[Rows from a 3D modeling dataset]

━━━

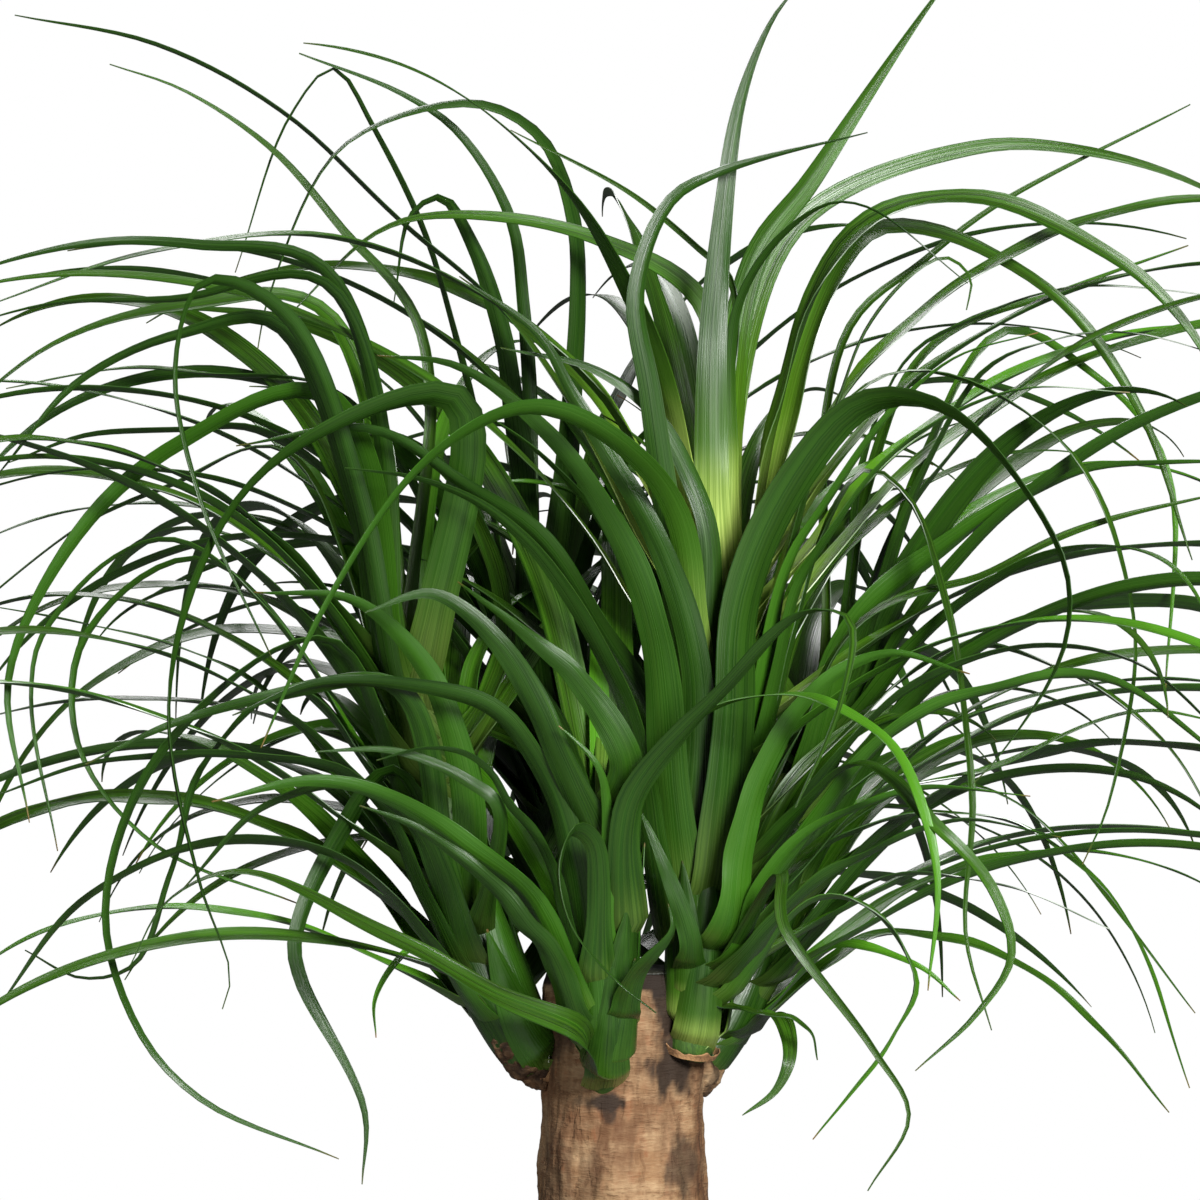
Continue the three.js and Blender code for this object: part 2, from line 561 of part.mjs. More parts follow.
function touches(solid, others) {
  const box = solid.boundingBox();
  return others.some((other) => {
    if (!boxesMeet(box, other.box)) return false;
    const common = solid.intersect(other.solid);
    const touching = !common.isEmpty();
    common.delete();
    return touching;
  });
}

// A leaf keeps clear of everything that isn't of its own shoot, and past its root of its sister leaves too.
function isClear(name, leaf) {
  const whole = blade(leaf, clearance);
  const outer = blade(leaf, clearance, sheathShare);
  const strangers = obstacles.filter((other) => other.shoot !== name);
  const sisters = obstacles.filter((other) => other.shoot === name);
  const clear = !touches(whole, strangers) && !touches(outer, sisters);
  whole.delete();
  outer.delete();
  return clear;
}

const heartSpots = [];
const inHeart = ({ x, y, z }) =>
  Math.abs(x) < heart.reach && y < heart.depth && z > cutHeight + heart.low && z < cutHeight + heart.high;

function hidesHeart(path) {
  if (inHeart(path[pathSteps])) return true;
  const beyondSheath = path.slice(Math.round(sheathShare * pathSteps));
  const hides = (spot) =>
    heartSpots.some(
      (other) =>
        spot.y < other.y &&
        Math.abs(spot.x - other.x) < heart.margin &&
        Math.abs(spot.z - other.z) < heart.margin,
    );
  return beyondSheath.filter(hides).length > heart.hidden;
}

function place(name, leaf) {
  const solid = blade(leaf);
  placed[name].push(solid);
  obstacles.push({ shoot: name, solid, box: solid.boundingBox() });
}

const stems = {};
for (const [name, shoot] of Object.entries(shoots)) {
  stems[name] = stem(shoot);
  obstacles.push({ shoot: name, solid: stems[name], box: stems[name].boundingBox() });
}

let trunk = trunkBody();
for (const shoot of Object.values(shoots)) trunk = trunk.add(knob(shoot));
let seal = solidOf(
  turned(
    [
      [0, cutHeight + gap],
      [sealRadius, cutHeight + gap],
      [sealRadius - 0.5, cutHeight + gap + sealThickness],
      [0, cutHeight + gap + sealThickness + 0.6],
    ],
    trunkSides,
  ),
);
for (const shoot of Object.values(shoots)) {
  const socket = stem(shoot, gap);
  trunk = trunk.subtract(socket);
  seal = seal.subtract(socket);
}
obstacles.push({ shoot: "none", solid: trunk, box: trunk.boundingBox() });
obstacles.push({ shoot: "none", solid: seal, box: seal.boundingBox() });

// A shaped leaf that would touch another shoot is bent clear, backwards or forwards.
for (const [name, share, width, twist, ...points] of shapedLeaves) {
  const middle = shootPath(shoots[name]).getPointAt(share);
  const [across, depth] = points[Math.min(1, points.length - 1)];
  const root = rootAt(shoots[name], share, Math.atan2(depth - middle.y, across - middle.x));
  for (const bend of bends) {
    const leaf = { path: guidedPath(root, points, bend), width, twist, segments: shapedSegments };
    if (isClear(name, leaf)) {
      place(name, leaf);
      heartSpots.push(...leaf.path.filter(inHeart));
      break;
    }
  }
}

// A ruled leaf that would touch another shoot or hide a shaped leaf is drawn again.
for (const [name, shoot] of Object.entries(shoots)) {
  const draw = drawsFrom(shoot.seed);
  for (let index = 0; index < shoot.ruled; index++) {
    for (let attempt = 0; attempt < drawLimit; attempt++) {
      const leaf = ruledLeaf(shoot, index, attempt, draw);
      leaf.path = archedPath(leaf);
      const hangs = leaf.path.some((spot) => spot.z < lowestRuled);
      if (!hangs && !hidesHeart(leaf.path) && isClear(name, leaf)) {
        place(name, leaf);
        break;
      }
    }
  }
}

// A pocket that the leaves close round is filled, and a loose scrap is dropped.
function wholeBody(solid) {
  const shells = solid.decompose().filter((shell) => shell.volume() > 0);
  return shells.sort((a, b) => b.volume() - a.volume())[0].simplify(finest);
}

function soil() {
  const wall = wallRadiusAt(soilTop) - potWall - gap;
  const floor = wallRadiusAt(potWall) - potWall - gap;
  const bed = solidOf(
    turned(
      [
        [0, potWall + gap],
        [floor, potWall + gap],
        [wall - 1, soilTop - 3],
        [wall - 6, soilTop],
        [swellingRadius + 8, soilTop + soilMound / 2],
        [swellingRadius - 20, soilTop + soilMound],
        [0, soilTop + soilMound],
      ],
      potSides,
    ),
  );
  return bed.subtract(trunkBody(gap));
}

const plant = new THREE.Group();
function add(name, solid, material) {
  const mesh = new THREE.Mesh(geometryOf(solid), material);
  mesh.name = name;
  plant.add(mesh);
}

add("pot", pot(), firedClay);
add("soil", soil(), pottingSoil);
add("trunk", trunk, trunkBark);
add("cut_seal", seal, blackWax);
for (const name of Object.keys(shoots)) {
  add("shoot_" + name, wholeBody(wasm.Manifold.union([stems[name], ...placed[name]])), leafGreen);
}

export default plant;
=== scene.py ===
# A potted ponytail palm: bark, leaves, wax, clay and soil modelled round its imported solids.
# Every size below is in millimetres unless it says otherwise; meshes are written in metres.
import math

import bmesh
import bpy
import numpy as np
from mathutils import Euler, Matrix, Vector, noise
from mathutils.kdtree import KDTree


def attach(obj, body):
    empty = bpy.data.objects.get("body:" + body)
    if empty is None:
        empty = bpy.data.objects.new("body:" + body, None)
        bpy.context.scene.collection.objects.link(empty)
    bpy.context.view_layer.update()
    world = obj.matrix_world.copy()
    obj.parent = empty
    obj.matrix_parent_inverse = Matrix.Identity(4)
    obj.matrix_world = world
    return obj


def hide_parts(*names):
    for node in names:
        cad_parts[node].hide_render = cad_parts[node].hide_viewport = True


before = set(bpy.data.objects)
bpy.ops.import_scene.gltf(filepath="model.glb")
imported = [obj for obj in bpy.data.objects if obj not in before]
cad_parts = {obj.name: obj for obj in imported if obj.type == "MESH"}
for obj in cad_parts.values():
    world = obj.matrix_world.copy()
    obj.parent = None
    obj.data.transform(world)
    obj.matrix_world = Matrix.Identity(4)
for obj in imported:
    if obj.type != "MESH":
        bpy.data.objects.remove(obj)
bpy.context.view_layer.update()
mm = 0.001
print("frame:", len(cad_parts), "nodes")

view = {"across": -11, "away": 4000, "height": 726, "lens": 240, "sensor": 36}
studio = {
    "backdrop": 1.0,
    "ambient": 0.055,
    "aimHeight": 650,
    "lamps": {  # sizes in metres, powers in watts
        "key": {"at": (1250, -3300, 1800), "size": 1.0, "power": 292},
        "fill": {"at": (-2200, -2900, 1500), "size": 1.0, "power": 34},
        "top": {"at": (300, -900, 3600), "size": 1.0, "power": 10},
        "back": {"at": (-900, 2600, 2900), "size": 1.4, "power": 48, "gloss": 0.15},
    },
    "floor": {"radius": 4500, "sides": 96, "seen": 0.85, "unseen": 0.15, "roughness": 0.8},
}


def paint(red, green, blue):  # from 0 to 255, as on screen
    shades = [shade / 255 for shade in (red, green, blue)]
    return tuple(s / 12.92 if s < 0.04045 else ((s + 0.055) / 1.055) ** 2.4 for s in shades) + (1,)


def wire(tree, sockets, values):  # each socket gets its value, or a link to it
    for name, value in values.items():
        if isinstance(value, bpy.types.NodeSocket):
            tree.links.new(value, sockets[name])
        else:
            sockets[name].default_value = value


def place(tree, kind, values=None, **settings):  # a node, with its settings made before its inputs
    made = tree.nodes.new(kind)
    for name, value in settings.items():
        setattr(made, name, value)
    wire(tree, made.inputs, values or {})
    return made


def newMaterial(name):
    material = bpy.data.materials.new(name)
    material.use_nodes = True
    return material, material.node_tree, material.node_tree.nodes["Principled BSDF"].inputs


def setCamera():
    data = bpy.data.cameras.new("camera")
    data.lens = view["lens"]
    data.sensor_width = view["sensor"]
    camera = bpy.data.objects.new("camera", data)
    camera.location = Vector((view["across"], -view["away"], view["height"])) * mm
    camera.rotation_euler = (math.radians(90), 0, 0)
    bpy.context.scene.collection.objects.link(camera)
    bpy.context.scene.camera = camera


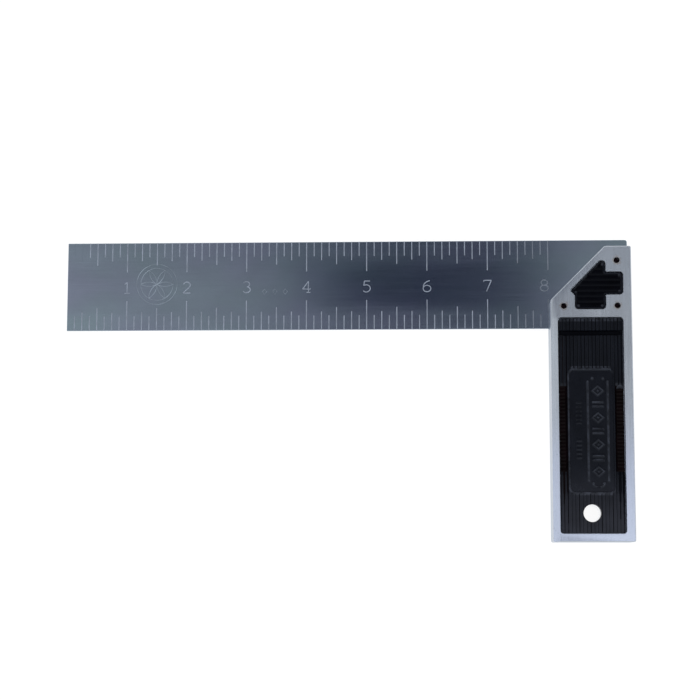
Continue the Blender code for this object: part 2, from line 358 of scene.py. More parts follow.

━━━

Do this: Start with the line that holds "const plant = new THREE.Group();" and finish with the line that holds "for node in". Transcribe each line in between exactly, and those two as well.

Solved exercise:
const plant = new THREE.Group();
function add(name, solid, material) {
  const mesh = new THREE.Mesh(geometryOf(solid), material);
  mesh.name = name;
  plant.add(mesh);
}

add("pot", pot(), firedClay);
add("soil", soil(), pottingSoil);
add("trunk", trunk, trunkBark);
add("cut_seal", seal, blackWax);
for (const name of Object.keys(shoots)) {
  add("shoot_" + name, wholeBody(wasm.Manifold.union([stems[name], ...placed[name]])), leafGreen);
}

export default plant;
=== scene.py ===
# A potted ponytail palm: bark, leaves, wax, clay and soil modelled round its imported solids.
# Every size below is in millimetres unless it says otherwise; meshes are written in metres.
import math

import bmesh
import bpy
import numpy as np
from mathutils import Euler, Matrix, Vector, noise
from mathutils.kdtree import KDTree


def attach(obj, body):
    empty = bpy.data.objects.get("body:" + body)
    if empty is None:
        empty = bpy.data.objects.new("body:" + body, None)
        bpy.context.scene.collection.objects.link(empty)
    bpy.context.view_layer.update()
    world = obj.matrix_world.copy()
    obj.parent = empty
    obj.matrix_parent_inverse = Matrix.Identity(4)
    obj.matrix_world = world
    return obj


def hide_parts(*names):
    for node in names:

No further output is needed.